Name Summary Link Tests Phase
Respecting Backwards Compatibility - Defines the main output of this initiative as "JSON Logic Core"

- Establishes tests.json as our baseline compatibility suite for JSON Logic Core.

- Introduces the concept of the "Legacy" Extension.

- Defines a process for deprecating operators as we define JSON Logic Core, without breaking backwards compatibility.
https://github.com/orgs/json-logic/discussions/16 base.json 3
Define JSON Logic on the JSON Data Model - Defines JSON Logic on the data model of JSON Logic, (strings, numbers, true / false, null, arrays, objects)

- JSON Logic may be embedded in other formats, given it provides the same constructs (e.g. YAML)

- JSON Logic is not defined strictly on the lexical parsing of JSON, but on the data model constructs (whitespace, number formatting, etc is out of scope)

- Core will be precision agnostic with respect to numbers. Operators will be defined from a pure math definition.

- The JSON Logic Organization can mandate a "Recommended Baseline" for implementations, that can be updated as Community Extensions become more common.

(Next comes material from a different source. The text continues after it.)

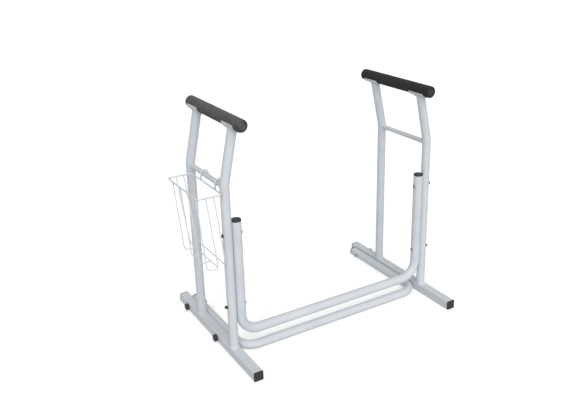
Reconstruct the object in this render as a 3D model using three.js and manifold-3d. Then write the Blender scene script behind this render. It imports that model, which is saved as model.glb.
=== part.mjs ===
// Toilet safety frame: two welded side frames with padded armrests, joined across the front by
// an upper and a lower bent tube, with a wire magazine rack hooked over the left cross rail.
// Millimetres, +Z up, front faces -Y, +X to the right for somebody facing the frame's front.
import * as THREE from 'three';
import { mergeVertices } from 'three/addons/utils/BufferGeometryUtils.js';
import Module from 'manifold-3d';

const wasm = await Module();
wasm.setup();

// ---- Driving dimensions -------------------------------------------------------------------

const gap = 0.3;                 // clearance kept wherever two pieces meet

const sideX = 329;               // centre plane of each side frame, left and right of the middle
const baseSize = 27;             // square base tube, outside
const baseLength = 498;          // front to back, end caps included
const baseCorner = 2.5;
const baseWall = 1.5;
const baseCapFlange = 3;

const postY = 107;               // front post at -postY, rear post at +postY
const postRadius = 12.7;
const tubeWall = 1.4;
const bendHeight = 498;          // the posts lean inward above this height
const postBendRadius = 70;

const armX = 295;                // armrest axis
const armHeight = 655;
const gripRadius = 16.8;
const gripLength = 311;
const gripBore = 11;
const gripEdge = 4.5;            // rounding of the grip's ends
const plugDepth = 8;
const saddleThickness = 2;
const saddleLength = 60;
const saddleReach = 80;          // degrees that the saddle wraps up each side of the grip

const railRadius = 7.1;
const railHeight = 491.5;

const upperRadius = 13.7;        // upper U-shaped tube
const upperBarHeight = 62;
const upperTop = 394;
const upperBendRadius = 53;

const lowerRadius = 13;          // lower U-shaped tube
const lowerBarY = -112;
const lowerBendRadius = 47;
const lowerLegEnd = 215;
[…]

This is not attached to the RFC.

- This mandated baseline could specify necessary supported precision(s).

- Profiles / Baselines maintained by the JSON Logic Organization will be shown in our compatibility tables.
https://github.com/orgs/json-logic/discussions/17 N/A 3
val and context replacements - Deprecates var, missing and missing_some to the legacy extension

- Defines val, exists and ??
https://github.com/orgs/json-logic/discussions/18 val.json, exists.json, coalesce.json 1
Amend Test Specification / Error Handling - Defines that errors like NaN should bubble up the AST and halt execution, unless handled.

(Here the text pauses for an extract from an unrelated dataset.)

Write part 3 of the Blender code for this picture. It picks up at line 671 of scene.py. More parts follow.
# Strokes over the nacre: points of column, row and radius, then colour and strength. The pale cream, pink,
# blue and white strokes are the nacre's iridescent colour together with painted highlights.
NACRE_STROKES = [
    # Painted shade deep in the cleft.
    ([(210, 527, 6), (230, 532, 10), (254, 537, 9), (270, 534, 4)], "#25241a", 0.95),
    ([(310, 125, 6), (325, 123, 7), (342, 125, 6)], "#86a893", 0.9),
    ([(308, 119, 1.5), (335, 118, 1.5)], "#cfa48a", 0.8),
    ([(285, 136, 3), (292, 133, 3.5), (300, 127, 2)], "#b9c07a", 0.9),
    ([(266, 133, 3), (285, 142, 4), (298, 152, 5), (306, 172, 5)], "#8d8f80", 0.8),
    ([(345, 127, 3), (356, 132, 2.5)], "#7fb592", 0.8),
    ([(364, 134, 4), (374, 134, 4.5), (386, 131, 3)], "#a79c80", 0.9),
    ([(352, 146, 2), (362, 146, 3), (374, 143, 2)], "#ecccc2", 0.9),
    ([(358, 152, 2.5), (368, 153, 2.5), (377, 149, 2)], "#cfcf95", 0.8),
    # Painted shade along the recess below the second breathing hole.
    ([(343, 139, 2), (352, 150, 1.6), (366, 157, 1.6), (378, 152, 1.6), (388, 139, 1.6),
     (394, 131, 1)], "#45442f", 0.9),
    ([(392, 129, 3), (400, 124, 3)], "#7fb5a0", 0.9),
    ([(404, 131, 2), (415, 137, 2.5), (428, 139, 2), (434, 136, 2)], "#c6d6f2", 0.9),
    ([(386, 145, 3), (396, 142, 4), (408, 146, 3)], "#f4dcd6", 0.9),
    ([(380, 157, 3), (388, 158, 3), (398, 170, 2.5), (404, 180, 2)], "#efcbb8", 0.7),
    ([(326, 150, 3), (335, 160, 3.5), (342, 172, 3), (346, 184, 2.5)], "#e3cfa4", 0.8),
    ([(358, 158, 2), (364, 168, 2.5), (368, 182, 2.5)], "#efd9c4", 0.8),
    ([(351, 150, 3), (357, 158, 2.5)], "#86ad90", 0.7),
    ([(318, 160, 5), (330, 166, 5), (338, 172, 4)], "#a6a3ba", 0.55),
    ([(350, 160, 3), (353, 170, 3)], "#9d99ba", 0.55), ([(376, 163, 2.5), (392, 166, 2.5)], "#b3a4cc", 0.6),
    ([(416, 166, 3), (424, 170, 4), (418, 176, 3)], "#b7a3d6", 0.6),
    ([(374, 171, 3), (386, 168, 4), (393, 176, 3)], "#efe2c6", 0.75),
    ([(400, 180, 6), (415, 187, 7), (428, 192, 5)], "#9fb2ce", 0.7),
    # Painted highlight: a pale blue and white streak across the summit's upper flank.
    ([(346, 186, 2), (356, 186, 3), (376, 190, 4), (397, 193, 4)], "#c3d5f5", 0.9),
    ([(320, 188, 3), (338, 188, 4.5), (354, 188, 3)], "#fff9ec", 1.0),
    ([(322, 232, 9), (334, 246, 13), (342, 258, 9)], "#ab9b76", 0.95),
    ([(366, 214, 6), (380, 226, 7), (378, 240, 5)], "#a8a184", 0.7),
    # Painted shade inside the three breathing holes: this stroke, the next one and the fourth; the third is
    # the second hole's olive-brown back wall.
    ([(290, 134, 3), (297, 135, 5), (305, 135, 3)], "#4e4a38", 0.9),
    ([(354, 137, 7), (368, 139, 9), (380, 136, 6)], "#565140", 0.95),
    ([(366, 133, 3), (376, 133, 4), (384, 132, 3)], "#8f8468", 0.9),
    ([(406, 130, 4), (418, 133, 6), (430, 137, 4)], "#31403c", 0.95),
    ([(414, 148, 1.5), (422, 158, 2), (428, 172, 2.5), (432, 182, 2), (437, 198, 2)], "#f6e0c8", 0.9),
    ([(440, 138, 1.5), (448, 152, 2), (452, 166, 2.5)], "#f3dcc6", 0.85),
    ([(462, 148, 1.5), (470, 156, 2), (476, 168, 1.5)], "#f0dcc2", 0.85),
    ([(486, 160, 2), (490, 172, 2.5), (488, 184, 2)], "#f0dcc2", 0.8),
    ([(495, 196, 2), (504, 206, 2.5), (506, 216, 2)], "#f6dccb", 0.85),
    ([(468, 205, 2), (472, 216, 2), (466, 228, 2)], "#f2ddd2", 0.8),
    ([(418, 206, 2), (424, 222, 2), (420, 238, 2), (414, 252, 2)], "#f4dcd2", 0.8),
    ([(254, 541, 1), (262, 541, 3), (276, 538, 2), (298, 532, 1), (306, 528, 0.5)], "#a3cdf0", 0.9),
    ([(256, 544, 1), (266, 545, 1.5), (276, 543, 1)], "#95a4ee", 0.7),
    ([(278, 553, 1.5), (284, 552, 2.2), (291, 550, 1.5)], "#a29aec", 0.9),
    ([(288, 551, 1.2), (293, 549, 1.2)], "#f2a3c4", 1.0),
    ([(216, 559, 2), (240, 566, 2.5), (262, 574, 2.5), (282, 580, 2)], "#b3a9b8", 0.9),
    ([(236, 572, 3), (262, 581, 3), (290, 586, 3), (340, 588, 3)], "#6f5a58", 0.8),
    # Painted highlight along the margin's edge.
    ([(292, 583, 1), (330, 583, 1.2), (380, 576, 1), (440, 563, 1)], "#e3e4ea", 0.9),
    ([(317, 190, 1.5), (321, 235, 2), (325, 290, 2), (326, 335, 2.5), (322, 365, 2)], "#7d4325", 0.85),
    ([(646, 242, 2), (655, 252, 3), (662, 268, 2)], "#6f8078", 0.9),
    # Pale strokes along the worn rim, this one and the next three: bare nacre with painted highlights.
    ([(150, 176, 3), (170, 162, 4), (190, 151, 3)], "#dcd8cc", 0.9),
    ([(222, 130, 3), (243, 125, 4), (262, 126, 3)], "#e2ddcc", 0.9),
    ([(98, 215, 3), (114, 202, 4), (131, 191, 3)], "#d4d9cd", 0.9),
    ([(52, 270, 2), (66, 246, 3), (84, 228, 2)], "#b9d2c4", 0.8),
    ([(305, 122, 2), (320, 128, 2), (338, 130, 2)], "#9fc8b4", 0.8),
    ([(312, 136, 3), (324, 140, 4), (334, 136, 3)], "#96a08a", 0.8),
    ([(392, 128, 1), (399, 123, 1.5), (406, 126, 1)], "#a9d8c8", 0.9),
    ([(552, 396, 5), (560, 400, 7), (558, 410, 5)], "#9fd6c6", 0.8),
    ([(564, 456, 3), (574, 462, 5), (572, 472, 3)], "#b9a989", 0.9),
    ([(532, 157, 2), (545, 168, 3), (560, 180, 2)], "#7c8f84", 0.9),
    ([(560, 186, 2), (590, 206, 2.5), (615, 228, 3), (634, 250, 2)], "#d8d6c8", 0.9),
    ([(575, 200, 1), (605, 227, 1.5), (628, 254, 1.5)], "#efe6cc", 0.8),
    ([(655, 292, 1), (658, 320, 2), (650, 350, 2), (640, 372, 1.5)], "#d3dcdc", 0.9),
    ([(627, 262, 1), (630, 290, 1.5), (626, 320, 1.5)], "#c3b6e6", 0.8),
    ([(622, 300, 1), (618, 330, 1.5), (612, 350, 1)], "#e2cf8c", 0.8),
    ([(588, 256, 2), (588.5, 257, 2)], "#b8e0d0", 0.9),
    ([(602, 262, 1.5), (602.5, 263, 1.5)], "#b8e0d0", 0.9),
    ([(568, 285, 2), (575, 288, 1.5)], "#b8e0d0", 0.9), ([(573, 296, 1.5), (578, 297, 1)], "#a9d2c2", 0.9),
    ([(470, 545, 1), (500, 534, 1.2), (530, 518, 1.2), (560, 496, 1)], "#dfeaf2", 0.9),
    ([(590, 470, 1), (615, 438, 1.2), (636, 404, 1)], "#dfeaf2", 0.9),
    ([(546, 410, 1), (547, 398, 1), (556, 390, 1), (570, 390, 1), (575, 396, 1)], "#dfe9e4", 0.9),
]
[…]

- Extends the test specification to be able to test for errors.

- Introduces two new operators, throw and try

- Defines that division by zero results in a NaN error.
https://github.com/orgs/json-logic/discussions/20 throw.json, try.json 1
Linear Time Ruling - Establishes a guideline for selecting enabled by default JSON Logic operators.

- All JSON Logic Core operators must be definable to run in a worst case Linear Time; ≤ Θ(n).

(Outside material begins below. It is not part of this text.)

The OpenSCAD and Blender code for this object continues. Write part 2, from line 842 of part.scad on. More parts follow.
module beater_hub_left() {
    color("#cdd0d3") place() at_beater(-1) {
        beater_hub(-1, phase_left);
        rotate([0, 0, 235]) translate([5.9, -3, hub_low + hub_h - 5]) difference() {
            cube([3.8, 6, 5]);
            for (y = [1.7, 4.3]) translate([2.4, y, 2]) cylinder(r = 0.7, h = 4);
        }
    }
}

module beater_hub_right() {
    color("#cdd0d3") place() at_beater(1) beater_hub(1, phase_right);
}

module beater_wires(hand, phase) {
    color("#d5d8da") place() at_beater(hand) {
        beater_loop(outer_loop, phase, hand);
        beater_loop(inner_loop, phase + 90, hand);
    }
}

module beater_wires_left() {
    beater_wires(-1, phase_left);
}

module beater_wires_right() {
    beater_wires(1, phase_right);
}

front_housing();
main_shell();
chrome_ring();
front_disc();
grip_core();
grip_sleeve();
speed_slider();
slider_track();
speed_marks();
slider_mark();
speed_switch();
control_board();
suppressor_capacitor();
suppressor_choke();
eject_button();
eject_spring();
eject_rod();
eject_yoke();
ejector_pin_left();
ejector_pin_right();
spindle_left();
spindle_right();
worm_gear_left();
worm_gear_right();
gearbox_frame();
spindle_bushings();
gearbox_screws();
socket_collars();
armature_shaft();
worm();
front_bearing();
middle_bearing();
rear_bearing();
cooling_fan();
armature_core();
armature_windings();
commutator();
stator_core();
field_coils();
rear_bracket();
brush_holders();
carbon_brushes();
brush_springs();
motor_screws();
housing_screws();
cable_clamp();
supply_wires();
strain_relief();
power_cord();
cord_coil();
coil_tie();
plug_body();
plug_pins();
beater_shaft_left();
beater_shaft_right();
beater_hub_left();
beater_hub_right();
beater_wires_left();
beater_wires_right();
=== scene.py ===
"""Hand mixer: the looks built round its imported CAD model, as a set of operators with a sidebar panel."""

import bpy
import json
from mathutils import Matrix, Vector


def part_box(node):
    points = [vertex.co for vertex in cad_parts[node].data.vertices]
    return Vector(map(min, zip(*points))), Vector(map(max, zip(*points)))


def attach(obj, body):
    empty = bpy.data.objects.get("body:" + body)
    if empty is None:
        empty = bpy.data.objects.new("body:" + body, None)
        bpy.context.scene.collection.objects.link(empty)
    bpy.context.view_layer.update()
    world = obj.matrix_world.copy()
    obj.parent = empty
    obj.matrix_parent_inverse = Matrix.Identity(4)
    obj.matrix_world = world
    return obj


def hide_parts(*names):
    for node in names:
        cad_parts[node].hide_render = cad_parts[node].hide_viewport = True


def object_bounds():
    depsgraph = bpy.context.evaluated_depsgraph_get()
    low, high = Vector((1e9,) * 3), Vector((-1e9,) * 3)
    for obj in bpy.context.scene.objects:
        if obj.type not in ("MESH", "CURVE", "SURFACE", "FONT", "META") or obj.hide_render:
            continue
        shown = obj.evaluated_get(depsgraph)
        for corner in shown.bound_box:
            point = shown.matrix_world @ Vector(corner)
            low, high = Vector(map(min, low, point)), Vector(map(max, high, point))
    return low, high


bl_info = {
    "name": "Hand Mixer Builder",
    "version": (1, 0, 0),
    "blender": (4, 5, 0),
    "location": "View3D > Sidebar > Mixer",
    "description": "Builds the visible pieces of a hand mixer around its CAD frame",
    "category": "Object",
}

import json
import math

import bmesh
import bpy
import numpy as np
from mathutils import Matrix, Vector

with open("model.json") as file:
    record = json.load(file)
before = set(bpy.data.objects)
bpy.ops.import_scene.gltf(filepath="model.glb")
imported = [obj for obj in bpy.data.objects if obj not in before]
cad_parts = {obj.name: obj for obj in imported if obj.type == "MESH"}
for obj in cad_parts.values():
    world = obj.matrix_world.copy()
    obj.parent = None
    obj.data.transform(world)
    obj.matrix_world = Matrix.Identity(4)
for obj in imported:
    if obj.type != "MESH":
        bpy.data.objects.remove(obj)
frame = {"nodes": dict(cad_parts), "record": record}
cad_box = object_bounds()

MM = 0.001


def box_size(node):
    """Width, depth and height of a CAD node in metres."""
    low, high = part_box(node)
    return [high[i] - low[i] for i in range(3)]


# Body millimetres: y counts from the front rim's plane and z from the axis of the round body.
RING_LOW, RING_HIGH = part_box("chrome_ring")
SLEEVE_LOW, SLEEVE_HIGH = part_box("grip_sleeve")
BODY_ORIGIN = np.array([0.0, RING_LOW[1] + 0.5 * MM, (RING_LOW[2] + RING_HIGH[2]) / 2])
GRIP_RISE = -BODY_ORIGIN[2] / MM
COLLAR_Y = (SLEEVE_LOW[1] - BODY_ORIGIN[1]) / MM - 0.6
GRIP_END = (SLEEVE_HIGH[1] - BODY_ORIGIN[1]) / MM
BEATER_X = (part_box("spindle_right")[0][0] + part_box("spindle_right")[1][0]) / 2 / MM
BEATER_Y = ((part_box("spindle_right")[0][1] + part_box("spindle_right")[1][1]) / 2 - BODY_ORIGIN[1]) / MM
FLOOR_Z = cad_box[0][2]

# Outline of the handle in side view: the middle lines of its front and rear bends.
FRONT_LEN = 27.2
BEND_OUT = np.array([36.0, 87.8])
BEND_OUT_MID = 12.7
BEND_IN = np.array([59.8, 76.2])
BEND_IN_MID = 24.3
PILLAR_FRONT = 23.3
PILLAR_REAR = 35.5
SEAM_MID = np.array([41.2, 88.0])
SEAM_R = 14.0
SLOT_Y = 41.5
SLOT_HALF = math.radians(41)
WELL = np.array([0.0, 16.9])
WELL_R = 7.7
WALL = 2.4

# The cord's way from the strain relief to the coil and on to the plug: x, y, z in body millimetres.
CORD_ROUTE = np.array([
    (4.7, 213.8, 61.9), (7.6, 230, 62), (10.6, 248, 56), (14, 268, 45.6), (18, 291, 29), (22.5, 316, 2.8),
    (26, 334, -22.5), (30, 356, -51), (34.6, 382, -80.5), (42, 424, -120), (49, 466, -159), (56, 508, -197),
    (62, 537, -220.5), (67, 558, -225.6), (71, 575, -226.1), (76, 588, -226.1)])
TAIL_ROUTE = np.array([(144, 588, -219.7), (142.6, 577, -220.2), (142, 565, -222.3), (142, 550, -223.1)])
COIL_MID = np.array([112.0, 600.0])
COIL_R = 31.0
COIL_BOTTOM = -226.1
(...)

- Community Extensions may be recognized with operators that exceed this, but they must not be recommended for enablement by default.

- This is not an implementation mandate, rather a guideline for TC and Organization members to select JSON Logic operators in a way that mitigates denial of service attacks when rules are executed from an untrusted source.
https://github.com/orgs/json-logic/discussions/24 N/A 3
Arithmetic Operators - The first proposal of several to evaluate existing operators and define any ambiguous behavior / improve consistency of the operators.

- Defined various NaN error states (invalid string coercions, divisions by zero)

- Defined Zero Argument and Single Argument and Variadic behavior for each operator (+, -, *, /, %)

- The variadic operators are treated as foldLeft

- Defined numeric coercion rules.
https://github.com/orgs/json-logic/discussions/21 plus.json, minus.json, multiply.json, divide.json, modulo.json 1
Embedded Empty Object & Undefined Operators - Defines that {} in the logic should be interpreted as "create an empty object" / pass-through.

- Defines the throw type for undefined / unknown operators.

- Defines that objects with multiple keys should throw unknown operator; though the door for multi-key operators is half-open.
https://github.com/orgs/json-logic/discussions/30 empty-objects.json, unknown-operators.json 1
Remove Implicit Argument Sugaring - Eliminates the principle of argument sugaring from JSON Logic, which would wrap arguments in an array if it was not an array prior to passing them into the operator.

- Operators are now responsible for handling their arguments.

- Some standard conventions were defined to help define operators, namely you can define { op: [n] } should match the behavior of { op: n }, and you may describe an operator as "chaining".
https://github.com/orgs/json-logic/discussions/28 N/A 1*
Truthiness - Defines truthiness for different items in JSON Logic.

- false, 0, "", [], null are all defined as falsey.

- All objects are defined as truthy, even empty object.